### Exercise aim
Reproduce the listing that follows with no differences at all.

Data items:
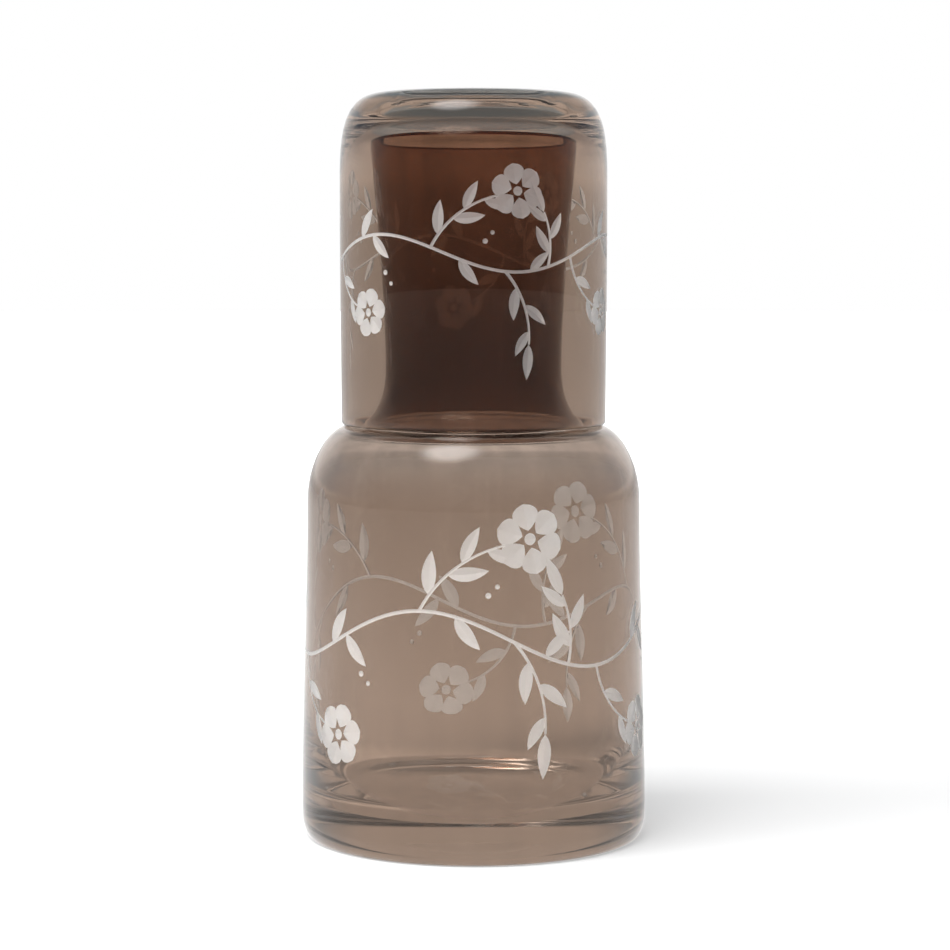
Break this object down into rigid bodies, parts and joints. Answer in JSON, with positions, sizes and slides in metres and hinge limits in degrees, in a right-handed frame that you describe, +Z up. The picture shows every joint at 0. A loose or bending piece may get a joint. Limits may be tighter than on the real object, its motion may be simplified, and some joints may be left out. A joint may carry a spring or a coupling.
{
  "type": "bedside carafe with tumbler",
  "caption": "Thin-walled tinted glass bedside carafe whose drinking tumbler stands upside down over its neck as a lid and lifts straight off.",
  "frame": {"origin": "centre of the carafe's standing ring, on the surface that it stands on", "axes": "+Z up along the axis of both glasses; +X to the right and +Y away in the front view"},
  "size_m": [0.096, 0.096, 0.206],
  "materials": {
    "carafe_glass": "fire-polished, tinted smoky brown, with shallow matt engraving outside",
    "tumbler_glass": "fire-polished, tinted smoky brown, with shallow matt engraving outside"
  },
  "bodies": {
    "carafe": {"carafe": "carafe_glass"},
    "tumbler": {"tumbler": "tumbler_glass"}
  },
  "joints": [
    {"name": "tumbler_lift", "type": "slide", "parent": "carafe", "child": "tumbler", "axis": [0, 0, 1], "range_m": [0, 0.11]}
  ]
}
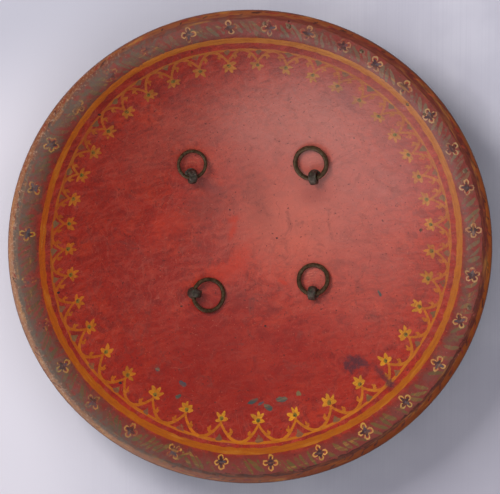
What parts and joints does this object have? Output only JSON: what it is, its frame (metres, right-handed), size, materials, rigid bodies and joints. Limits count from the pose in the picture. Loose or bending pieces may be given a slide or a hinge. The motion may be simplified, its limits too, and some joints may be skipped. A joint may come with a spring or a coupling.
{
  "type": "dhal shield",
  "caption": "Round lacquered hide shield with a hollow back, a rolled rim, domed front bosses and grip rings on eye bolts.",
  "frame": {"origin": "on the dish axis, in the plane of the four boss feet that the shield lies on", "axes": "+Z along the dish axis, out of the hollow; +Y towards the top of the shield as pictured; +X to its right"},
  "size_m": [0.48, 0.48, 0.097],
  "materials": {
    "lacquered_hide": "glossy hand-painted lacquer over hide, worn and hazy",
    "boss_metal": "darkened, rubbed at the crown",
    "eye_metal": "dark patina with a green trace",
    "ring_metal": "dark patina with a green trace"
  },
  "bodies": {
    "shield": {"shield_body": "lacquered_hide", "boss_upper_left": "boss_metal", "ring_eye_upper_left": "eye_metal", "boss_upper_right": "boss_metal", "ring_eye_upper_right": "eye_metal", "boss_lower_left": "boss_metal", "ring_eye_lower_left": "eye_metal", "boss_lower_right": "boss_metal", "ring_eye_lower_right": "eye_metal"},
    "ring_upper_left": {"strap_ring_upper_left": "ring_metal"},
    "ring_upper_right": {"strap_ring_upper_right": "ring_metal"},
    "ring_lower_left": {"strap_ring_lower_left": "ring_metal"},
    "ring_lower_right": {"strap_ring_lower_right": "ring_metal"}
  },
  "joints": [
    {"name": "ring_turn_upper_left", "type": "hinge", "parent": "shield", "child": "ring_upper_left", "pos_m": [-0.05752, 0.06042, 0.03209], "axis": [0.9827, 0, -0.1851], "range_deg": [0, 158]},
    {"name": "ring_turn_upper_right", "type": "hinge", "parent": "shield", "child": "ring_upper_right", "pos_m": [0.06428, 0.05978, 0.03331], "axis": [0.9557, 0.1755, 0.2364], "range_deg": [0, 165]},
    {"name": "ring_turn_lower_left", "type": "hinge", "parent": "shield", "child": "ring_lower_left", "pos_m": [-0.05639, -0.05807, 0.03142], "axis": [-0.1369, -0.9683, 0.2089], "range_deg": [0, 164]},
    {"name": "ring_turn_lower_right", "type": "hinge", "parent": "shield", "child": "ring_lower_right", "pos_m": [0.06329, -0.05895, 0.03294], "axis": [0.9791, 0, 0.2035], "range_deg": [0, 162]}
  ]
}
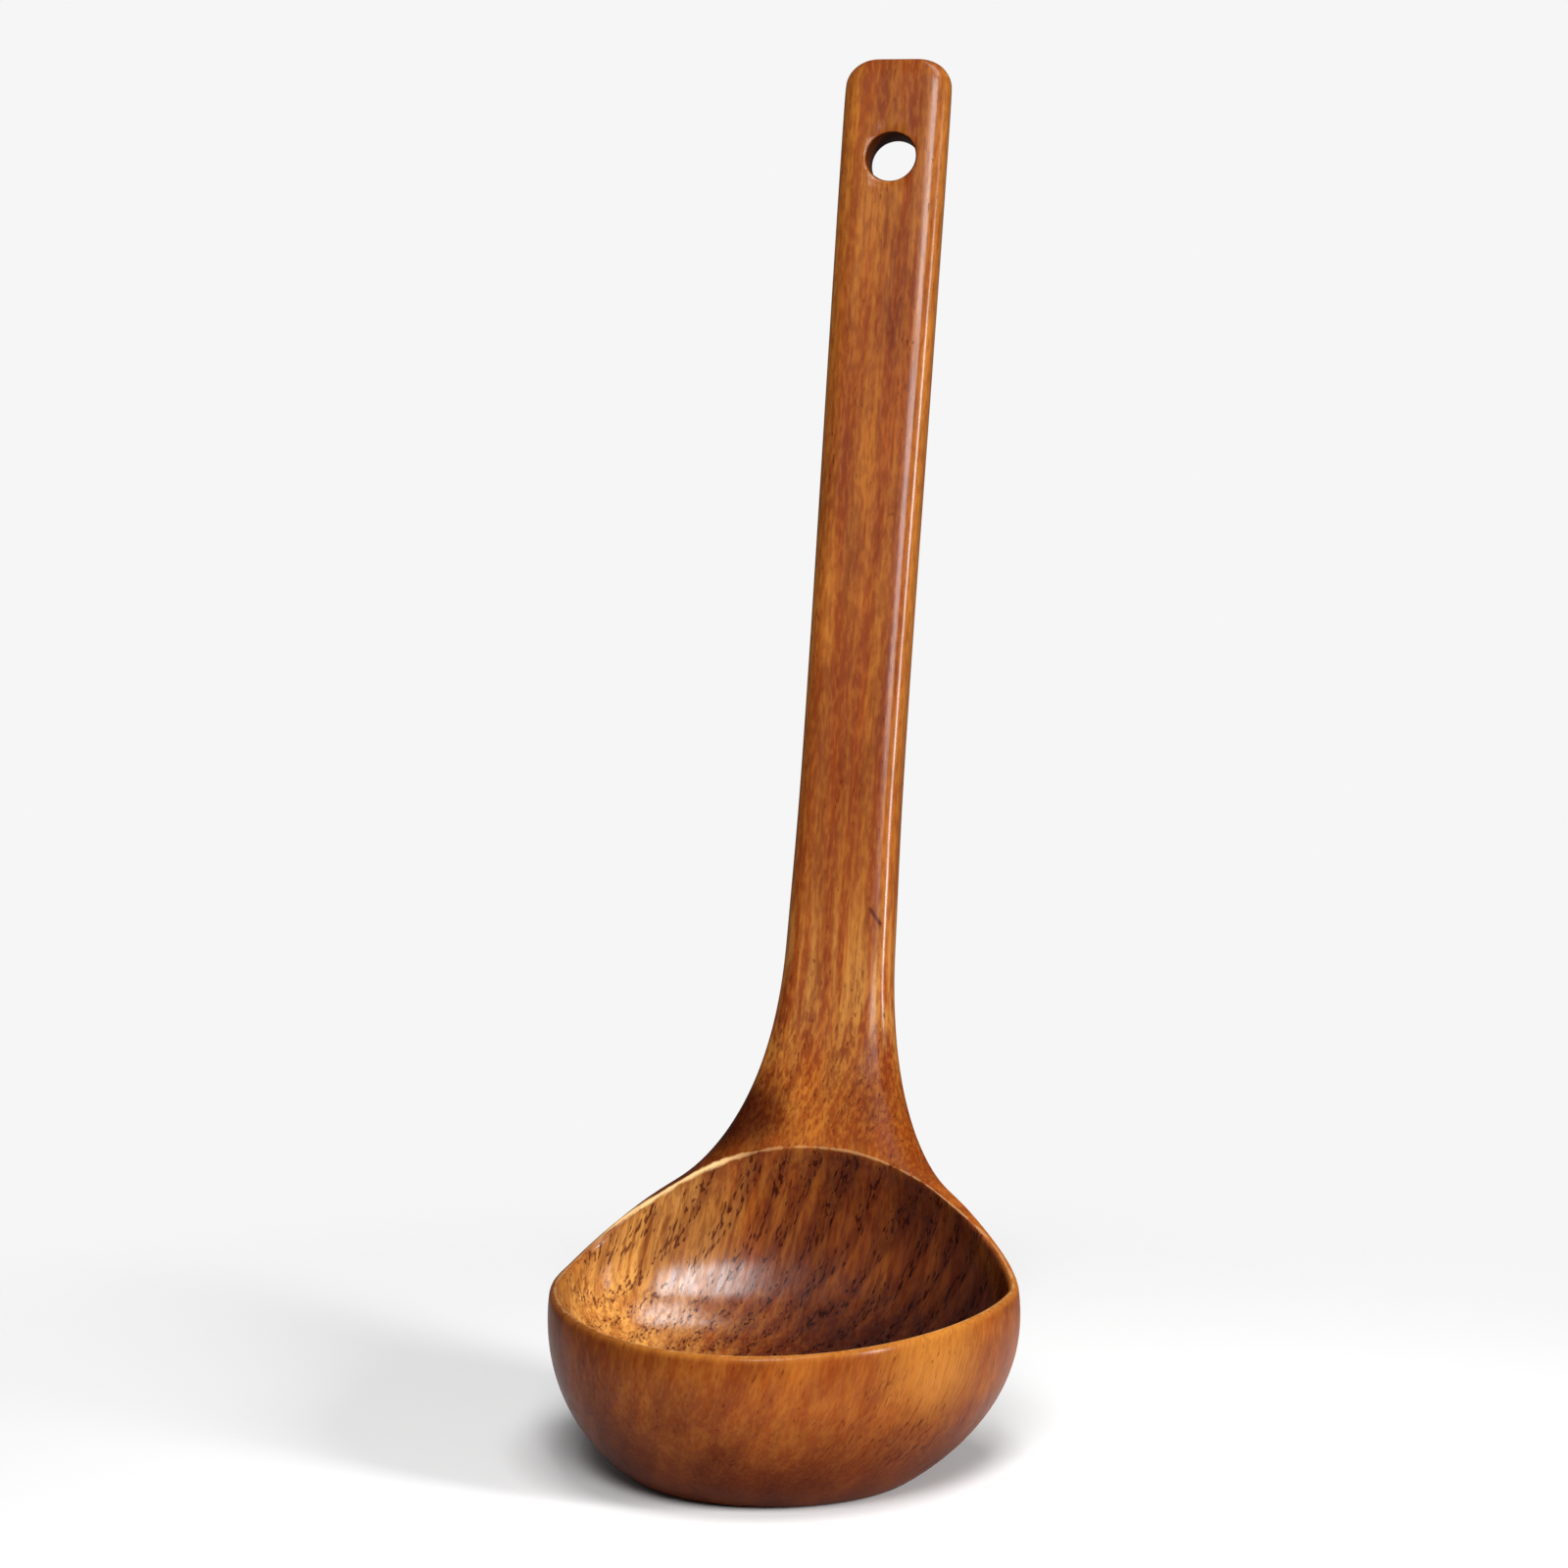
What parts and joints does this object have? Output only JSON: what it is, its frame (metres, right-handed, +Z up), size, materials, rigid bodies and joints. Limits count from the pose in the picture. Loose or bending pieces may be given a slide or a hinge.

### Problem solution
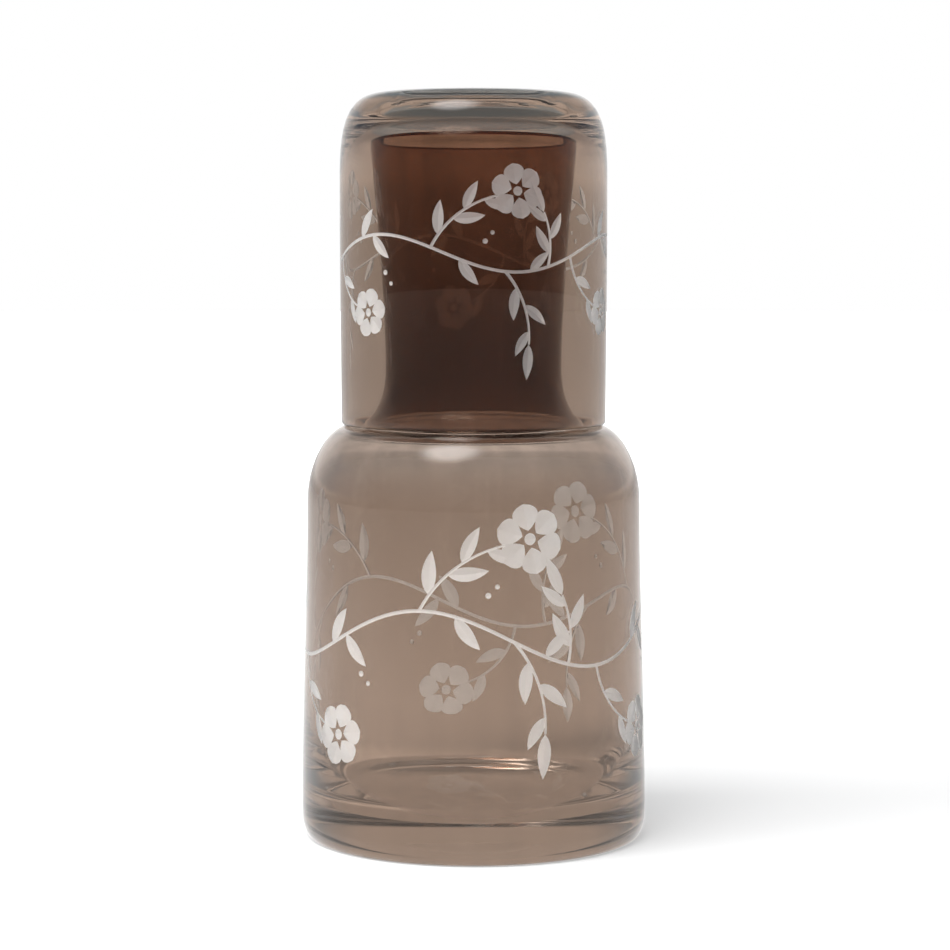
Break this object down into rigid bodies, parts and joints. Answer in JSON, with positions, sizes and slides in metres and hinge limits in degrees, in a right-handed frame that you describe, +Z up. The picture shows every joint at 0. A loose or bending piece may get a joint. Limits may be tighter than on the real object, its motion may be simplified, and some joints may be left out. A joint may carry a spring or a coupling.
{
  "type": "bedside carafe with tumbler",
  "caption": "Thin-walled tinted glass bedside carafe whose drinking tumbler stands upside down over its neck as a lid and lifts straight off.",
  "frame": {"origin": "centre of the carafe's standing ring, on the surface that it stands on", "axes": "+Z up along the axis of both glasses; +X to the right and +Y away in the front view"},
  "size_m": [0.096, 0.096, 0.206],
  "materials": {
    "carafe_glass": "fire-polished, tinted smoky brown, with shallow matt engraving outside",
    "tumbler_glass": "fire-polished, tinted smoky brown, with shallow matt engraving outside"
  },
  "bodies": {
    "carafe": {"carafe": "carafe_glass"},
    "tumbler": {"tumbler": "tumbler_glass"}
  },
  "joints": [
    {"name": "tumbler_lift", "type": "slide", "parent": "carafe", "child": "tumbler", "axis": [0, 0, 1], "range_m": [0, 0.11]}
  ]
}
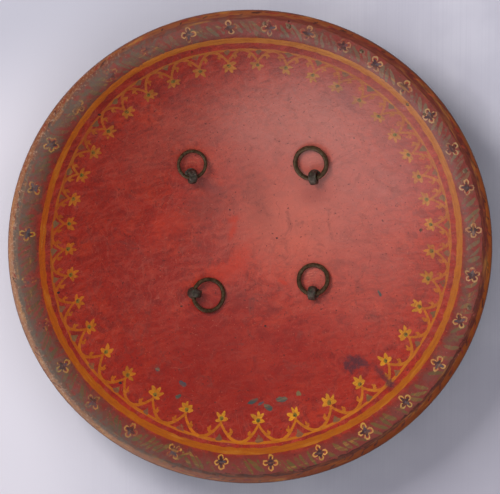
What parts and joints does this object have? Output only JSON: what it is, its frame (metres, right-handed), size, materials, rigid bodies and joints. Limits count from the pose in the picture. Loose or bending pieces may be given a slide or a hinge. The motion may be simplified, its limits too, and some joints may be skipped. A joint may come with a spring or a coupling.
{
  "type": "dhal shield",
  "caption": "Round lacquered hide shield with a hollow back, a rolled rim, domed front bosses and grip rings on eye bolts.",
  "frame": {"origin": "on the dish axis, in the plane of the four boss feet that the shield lies on", "axes": "+Z along the dish axis, out of the hollow; +Y towards the top of the shield as pictured; +X to its right"},
  "size_m": [0.48, 0.48, 0.097],
  "materials": {
    "lacquered_hide": "glossy hand-painted lacquer over hide, worn and hazy",
    "boss_metal": "darkened, rubbed at the crown",
    "eye_metal": "dark patina with a green trace",
    "ring_metal": "dark patina with a green trace"
  },
  "bodies": {
    "shield": {"shield_body": "lacquered_hide", "boss_upper_left": "boss_metal", "ring_eye_upper_left": "eye_metal", "boss_upper_right": "boss_metal", "ring_eye_upper_right": "eye_metal", "boss_lower_left": "boss_metal", "ring_eye_lower_left": "eye_metal", "boss_lower_right": "boss_metal", "ring_eye_lower_right": "eye_metal"},
    "ring_upper_left": {"strap_ring_upper_left": "ring_metal"},
    "ring_upper_right": {"strap_ring_upper_right": "ring_metal"},
    "ring_lower_left": {"strap_ring_lower_left": "ring_metal"},
    "ring_lower_right": {"strap_ring_lower_right": "ring_metal"}
  },
  "joints": [
    {"name": "ring_turn_upper_left", "type": "hinge", "parent": "shield", "child": "ring_upper_left", "pos_m": [-0.05752, 0.06042, 0.03209], "axis": [0.9827, 0, -0.1851], "range_deg": [0, 158]},
    {"name": "ring_turn_upper_right", "type": "hinge", "parent": "shield", "child": "ring_upper_right", "pos_m": [0.06428, 0.05978, 0.03331], "axis": [0.9557, 0.1755, 0.2364], "range_deg": [0, 165]},
    {"name": "ring_turn_lower_left", "type": "hinge", "parent": "shield", "child": "ring_lower_left", "pos_m": [-0.05639, -0.05807, 0.03142], "axis": [-0.1369, -0.9683, 0.2089], "range_deg": [0, 164]},
    {"name": "ring_turn_lower_right", "type": "hinge", "parent": "shield", "child": "ring_lower_right", "pos_m": [0.06329, -0.05895, 0.03294], "axis": [0.9791, 0, 0.2035], "range_deg": [0, 162]}
  ]
}
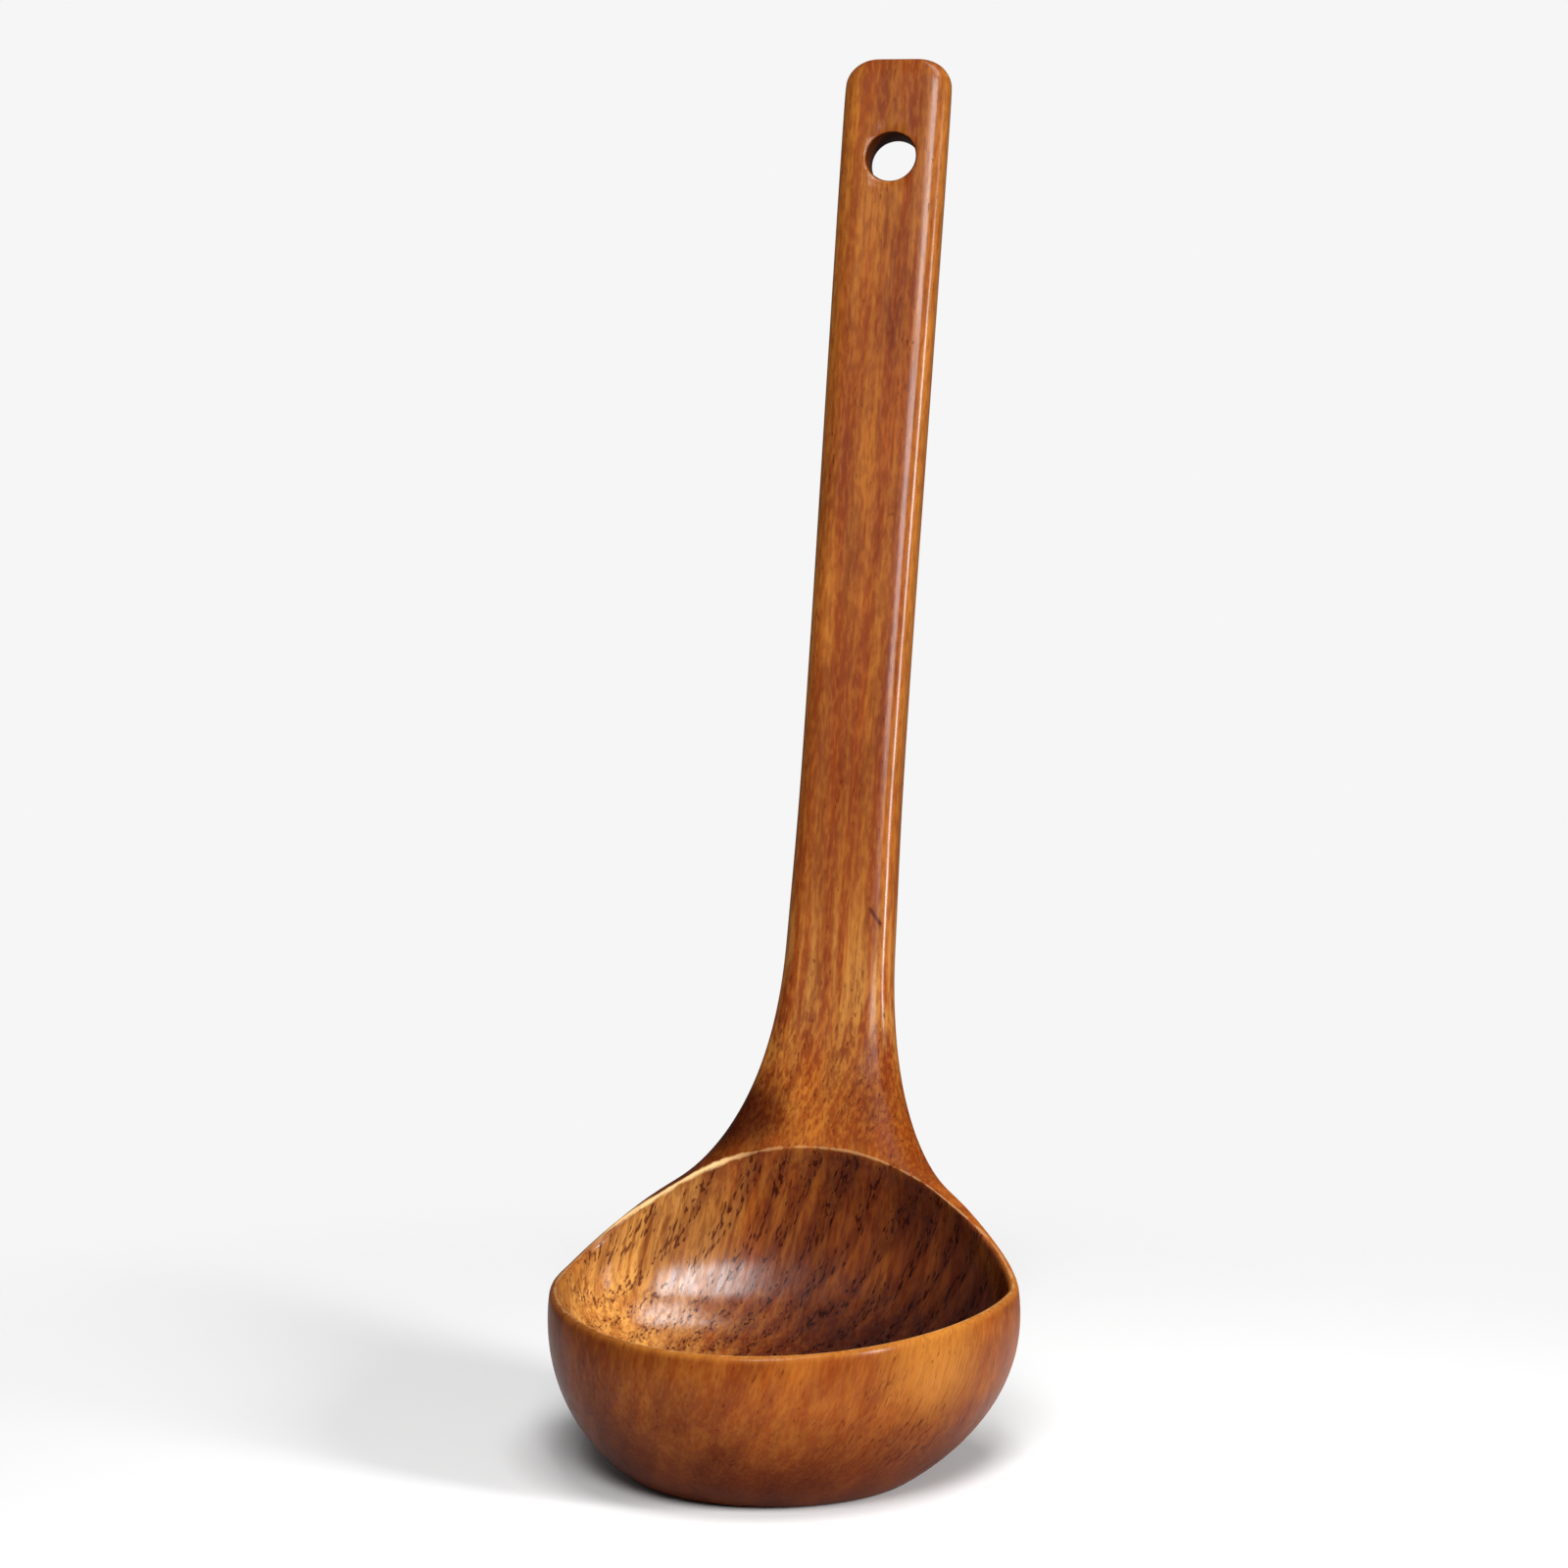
What parts and joints does this object have? Output only JSON: what it is, its frame (metres, right-handed, +Z up), size, materials, rigid bodies and joints. Limits count from the pose in the picture. Loose or bending pieces may be given a slide or a hinge.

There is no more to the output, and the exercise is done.